| SHORT TASK |
Below is the data. Give it again, complete and exact.

| SUPPLIED DATA |
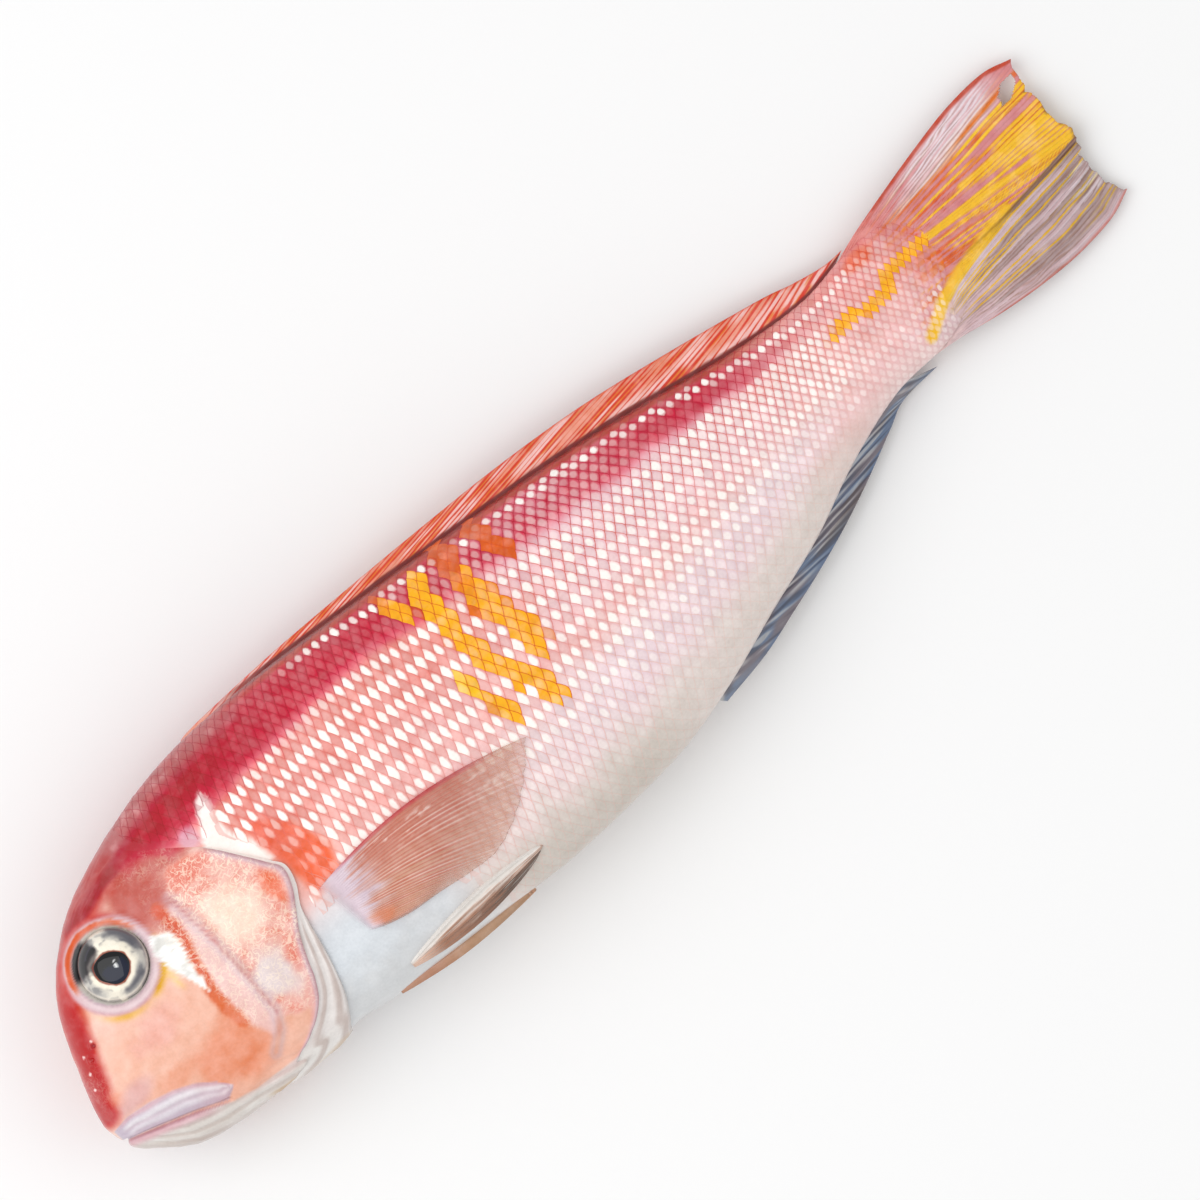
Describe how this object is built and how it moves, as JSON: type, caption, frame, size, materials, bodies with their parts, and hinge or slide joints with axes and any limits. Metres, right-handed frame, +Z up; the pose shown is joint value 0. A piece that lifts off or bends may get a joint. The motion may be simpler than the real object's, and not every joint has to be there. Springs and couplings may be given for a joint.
{
  "type": "whole raw fish",
  "caption": "Whole raw fish lying on its side, with a blunt head, scaly skin, folded fins and a ragged tail, for a kitchen, market stall or fish counter.",
  "frame": {"origin": "on the surface it lies on, under the middle of its box", "axes": "+X from the snout to the tail, +Y from the belly to the back, +Z up, out of the left flank"},
  "size_m": [0.3498, 0.0928, 0.0446],
  "materials": {
    "skin": "wet scaly skin, pink-red over the back, silvery pink on the flank and off-white below",
    "eye": "wet clear eye, silver and gold iris with a blue-black pupil"
  },
  "bodies": {
    "root": {"fish_body": "skin", "eye_left": "eye", "eye_right": "eye"}
  },
  "joints": []
}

| SOLUTION FOR THIS TASK |
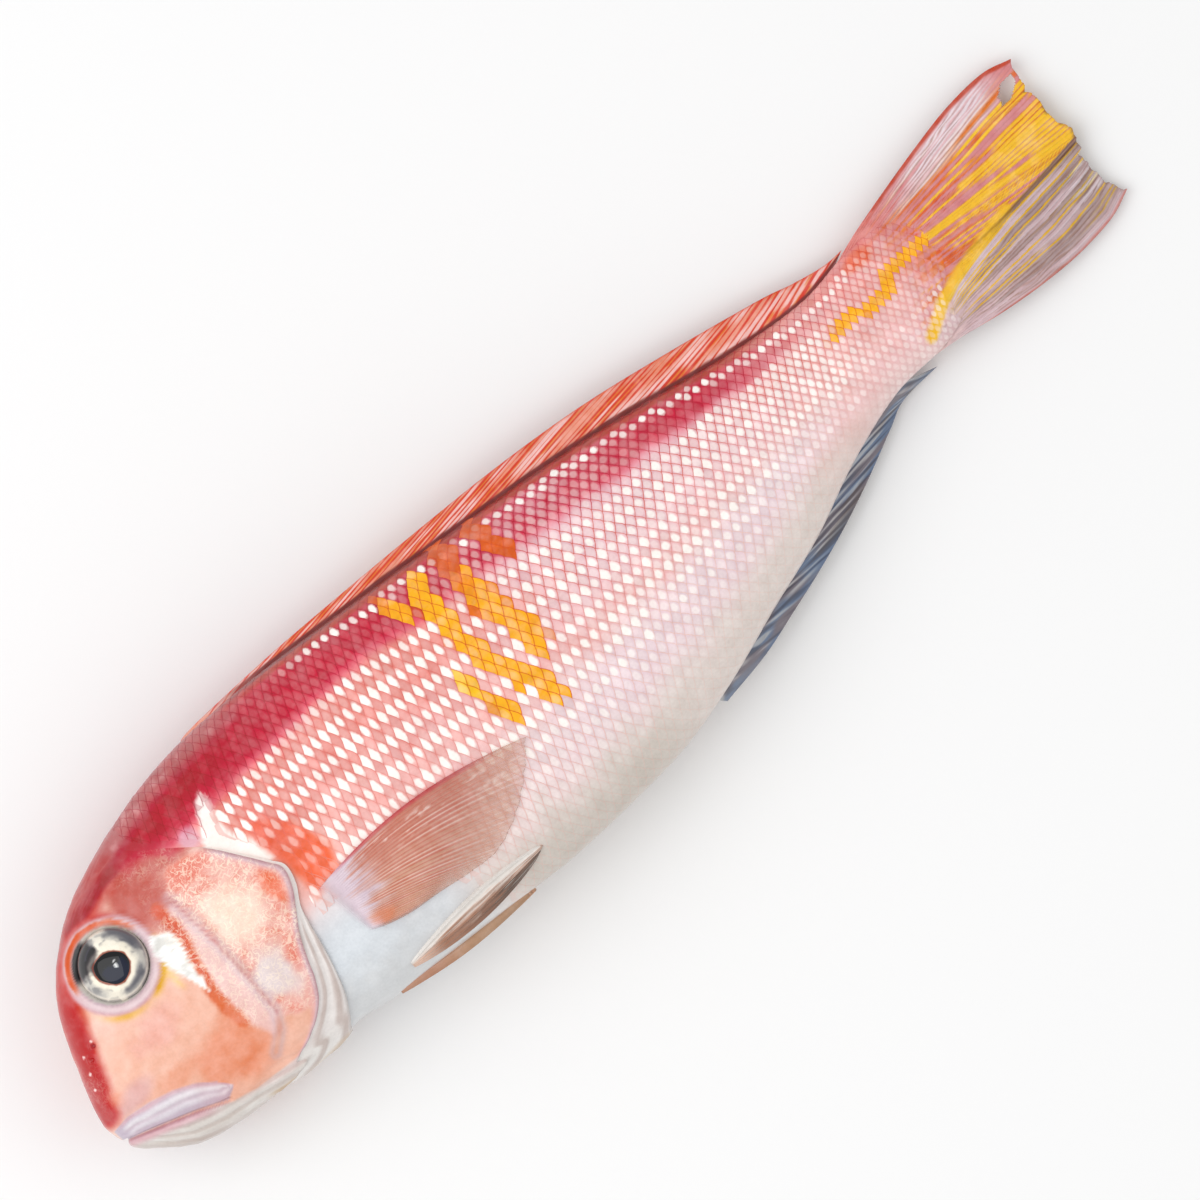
Describe how this object is built and how it moves, as JSON: type, caption, frame, size, materials, bodies with their parts, and hinge or slide joints with axes and any limits. Metres, right-handed frame, +Z up; the pose shown is joint value 0. A piece that lifts off or bends may get a joint. The motion may be simpler than the real object's, and not every joint has to be there. Springs and couplings may be given for a joint.
{
  "type": "whole raw fish",
  "caption": "Whole raw fish lying on its side, with a blunt head, scaly skin, folded fins and a ragged tail, for a kitchen, market stall or fish counter.",
  "frame": {"origin": "on the surface it lies on, under the middle of its box", "axes": "+X from the snout to the tail, +Y from the belly to the back, +Z up, out of the left flank"},
  "size_m": [0.3498, 0.0928, 0.0446],
  "materials": {
    "skin": "wet scaly skin, pink-red over the back, silvery pink on the flank and off-white below",
    "eye": "wet clear eye, silver and gold iris with a blue-black pupil"
  },
  "bodies": {
    "root": {"fish_body": "skin", "eye_left": "eye", "eye_right": "eye"}
  },
  "joints": []
}